O caderno de finanças do jornal só me dava alegrias. Dia-a-dia minhas ações só faziam engordar. Ao final de três meses as ações chegaram a Cr$18.000,00 e o banco decidiu distribuir bonificações. Quatro ações para cada uma. Concluído o período de bonificação, o valor da ação caiu para os mesmos Cr$8.000,00 que eu havia pago pelas do lote inicial. Só que agora eu tinha 20 milhões delas, quadruplicando meu investimento inicial. Comecei até a pensar em largar todos meus outros negócios – eu tinha 32 anos – para me dedicar ao mercado financeiro. Que maravilha!

A bolsa continuou a subir, as ações atingiram o patamar de Cr$20.000,00 e eu cheguei a pensar em vendê-las. Fui ao banco.

– Não senhor! – me disse o gerente. – Isso é apenas o começo de um ciclo. A ação vai chegar fácil aos Cr$50.000,00.

- Será? – disse eu desconfiado.

– Já te dei algum palpite errado? – retrucou o meu guru, demonstrando impaciência diante da minha pouca fé. E passou a discorrer sobre a pujança da bolsa de valores, a maturidade do mercado e mais uma série interminável de motivos para que eu não vendesse meus papéis. Eu, que nem estava tão seguro assim de que deveria mesmo vender, aceitei seus argumentos e recuei do meu propósito. Fantástico, o meu gerente!

Decorridos pouco mais de dois meses, cada ação já valia Cr$32.000,00. Os meus 32 milhões haviam se transformado em 640 milhões. Descontada a inflação, meu capital inicial àquela altura já havia sido multiplicado por 15. Seis meses antes eu sequer sonharia ser dono de uma fortuna como aquela.

Aí, apareceu um amigo chato – todo mundo tem um amigo chato – e me disse: – venda rápido essas ações e compre dólares, porque em nenhum lugar do mundo você vai conseguir um lucro desses em tão pouco tempo. Sabe como é amigo chato, né? Ele repetiu aquela lenga-lenga no meu ouvido por uns quinze dias seguidos, até que, contrariando o meu guru, que me aconselhara o contrário, decidi vender minhas queridas ações. Mantive as 4 milhões do lote inicial e vendi as restantes. No total, entre ações e dinheiro eu devia ter uns 400 mil dólares.

Como ainda tinha ações, continuei de olho na cotação.
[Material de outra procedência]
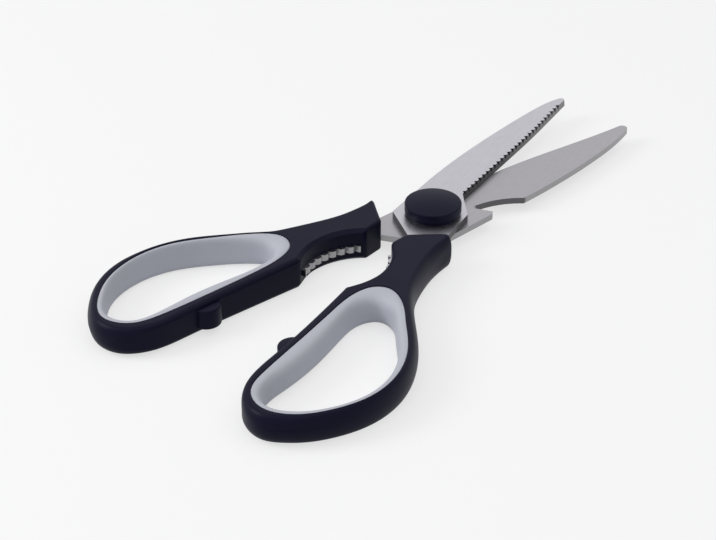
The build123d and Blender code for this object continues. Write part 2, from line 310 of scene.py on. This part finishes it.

Cr$32.500,00, Cr$33.000,00, Cr$33.500,00... Que raiva daquele chato... Quando bateu em Cr$34.000,00 decidi recomprar as 16 milhões que havia vendido.

Pois bem. Foi a última vez em que fui milionário na minha vida! Não me lembro ao certo, mas acho que cada ação chegou a valer Cr$36.000,00. Eu dava risada sozinho e cheguei a fugir do amigo chato para não ter que ouvir as mesmas asneiras. Agourento...

A bolsa teve um pequeno abalo e minhas ações voltaram para Cr$32.000,00. Meio assustado, pois nunca tinha passado por uma situação assim, corri ao meu gerente. – Mas que bobagem – ironizou. – Semana que vem deve subir. Chega aos Cr$60.000,00 até o fim do ano, com certeza! Um investidor experiente deve estar acostumado com essas oscilações. Coisa passageira. Mantenha-se frio!

Mas a ação, a despeito do que ele me garantia sempre que eu ia à agência, foi caindo mês após mês. A inflação correndo solta. Eu, embora confiante na prometida recuperação, já nem queria ganhar mais do que os Cr$32.000,00 por ação que eu conseguira na primeira venda. Prometi a mim mesmo que se ela chegasse naquele valor eu realizaria o lucro.

Esperei em vão!

Passado um ano, desesperançoso e atingido na minha autoconfiança, acabei vendendo aquele monte de ações. Sabem quanto apurei por elas? Os mesmos 32 milhões investidos no início. Sem correção monetária!